Artistic Movements: Avant-Garde, Novel, and Generation of ’27

Vanguards: Artistic Movements

Also known as “isms,” these movements rejected traditional art forms, advocating experimentation with new themes and expressions. Key movements include:

  • Creationism: Hispanic, focused on creating reality within the artwork itself, employing language games.
  • Surrealism: Of French origin, aimed to express emotions and subconscious thoughts.

New Novel of the Century

Alongside avant-garde movements, a revolution in novel form and content emerged in Europe:

  • Marcel Proust: Analyzed the psychology of characters within high society.
  • Franz Kafka: Expressed human anguish and the absurdity of social relationships in fiction.
  • James Joyce: Notable for transgressive language, mixing styles and incorporating elements from other genres.

The Generation of ’27

A group of writers who met in 1927 to commemorate Gongora’s death tercentenary. They admired Juan Ramon Jimenez’s poetry. They moved beyond imitating traditional forms, incorporating new formal and thematic elements, fusing art and tradition. Key figures include: Lorca, Alberti, and Salinas. Their impact was significant, especially in poetry, with Lorca and Alberti also contributing to theater.

Juan Ramón Jiménez

Characterized by a pursuit of perfection, his creative cycles include:

  • Sensitive Stage: Influenced by Modernism, emphasizing verse sound, symbols, and modernist motifs like sunsets and gardens. Musicality and adjectives are prominent.
  • Intellectual Stage: Characterized by formal simplicity and complex themes such as loneliness, death, and eternity.
  • “Status enough or true”: Seeking transcendence through perfection and beauty, identifying the quest for perfection with the search for God.

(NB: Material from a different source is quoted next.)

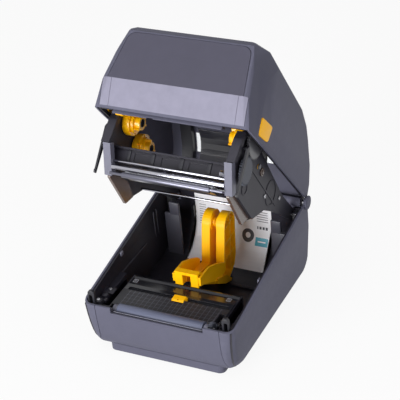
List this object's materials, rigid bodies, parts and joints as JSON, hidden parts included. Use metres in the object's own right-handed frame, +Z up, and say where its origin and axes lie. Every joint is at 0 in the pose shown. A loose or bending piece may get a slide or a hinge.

Federico Garcia Lorca: Poetry

His poetic work is divided into stages:

  • First Stage: Gypsy Romance. Composed popular-style poems, using traditional Spanish forms to express desire, rebellion, and death. Includes Poema del Cante Jondo and Gypsy Ballads.
  • Second Stage: Poet in New York. Influenced by avant-garde movements, especially Surrealism. Poems reflect poverty, hunger, and social injustice, using free verse and surreal imagery. The poem’s power lies in its ability to suggest and convey emotions.

Federico Garcia Lorca: Theater

A major Spanish theater innovator in the early 20th century. His peak includes three rural Andalusian tragedies:

  • Blood Wedding: Explores impossible love.
  • Yerma: Addresses a woman’s anguish over her inability to have children.
  • The House of Bernarda Alba: Focuses on a mother’s moral tyranny.